The Jackson accusation has wider relevance than just British politics. It touches on core arguments about how to create better countries—better in every sense.

Consider one example of Thatcher’s supposed meanness: her refusal to have taxpayers subsidize money-losing coal mines any longer. Thatcher’s refusal provoked a bitter strike in 1983 but the government refused to budge. Or ponder her determination to end inflation, which was in the double-digits when she took power. (Rampant inflation always threatens the savings of the poor and middle class the most. The rich will always find ways to get their money to safer jurisdictions.)

Consider what the United Kingdom would look like today absent Thatcher’s reforms. Great Britain would look like Greece, which in fact it did in the 1970s: regular, lengthy strikes, IMF bailouts, crony capitalism and poor public services.  (And it would look like Argentina on inflation, with 26 per cent inflation this year.)

To use just one recent example, look at Greece, where pensioners have faced significant reductions in their pensions. That is directly tied to how the government spent wildly beyond its means for decades, borrowed excessively, never balanced its books, and is now broke.  (And it wasn’t because of “too-low taxes;” Greek tax rates were in line with much of Europe.)

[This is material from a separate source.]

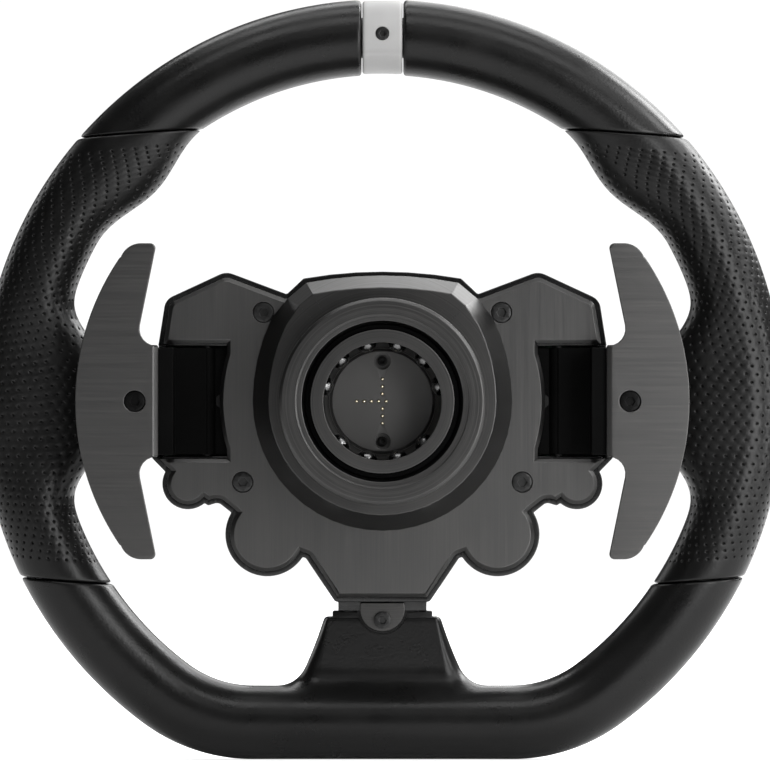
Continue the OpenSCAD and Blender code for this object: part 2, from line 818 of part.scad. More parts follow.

Critics like Jackson equate compassion with government spending. As it happened, British government spending barely dropped, from 43.2 per cent of GDP in 1979 to 41.2 per cent in 1990. That is hardly evidence of a Scrooge-like approach to government if one thinks that metric is the best definition of compassion.

But large government is not a defensible nor sensible definition of compassion. While the delivery of some services via government makes sense, like much else, the devil is in the details. A government that tries to do everything will end up doing nothing particularly well.

The British Labour MP was wrong. It wasn’t and isn’t greedy, selfish or a sign of unconcern for the poor to demand that governments live within their means; to assert that unions indeed have their role but that union leaders not be allowed to choke up an entire country; that wealth creation and aspiration matter.

In fact, one sign of both smarts and compassion is to grasp that ensuring the potential for job creation is one of the most useful things a government can do.

Here, Thatcher succeeded.  Her attack on inflation, her reform of spending and taxes, of labour laws, the exiting of government businesses, and the re-creation of a Britain that worked, worked.

In 1979, 25.2 million people were at work in the United Kingdom according to the OECD. That dropped to a low of 23.8 million in 1983 before rising once again. By 1990, when Thatcher left office, 26.9 million people had jobs, or 1.7 million more than when she first entered 10 Downing Street. Those who demand evidence of Thatcher’s compassion should look for it in such numbers.

In contrast, in France, where policies prescribed by Thatcher’s critics were in play, employment was 22.3 million in 1979 and just 22.9 million in 1990—an increase of just 600,000 employed people over the same eleven years.

A recent British poll about Thatcher revealed that a good chunk of the British public understands all of this. Tellingly, the poll showed that a plurality of blue-collar workers respected Thatcher’s ability to “get things done,” that in an economic crisis, most people would trust Thatcher over any other recent prime minister.

That should be an unsurprising result. Thatcher’s reforms helped millions more Britons, of every class and creed, to prosper. They recognize a compassion that worked.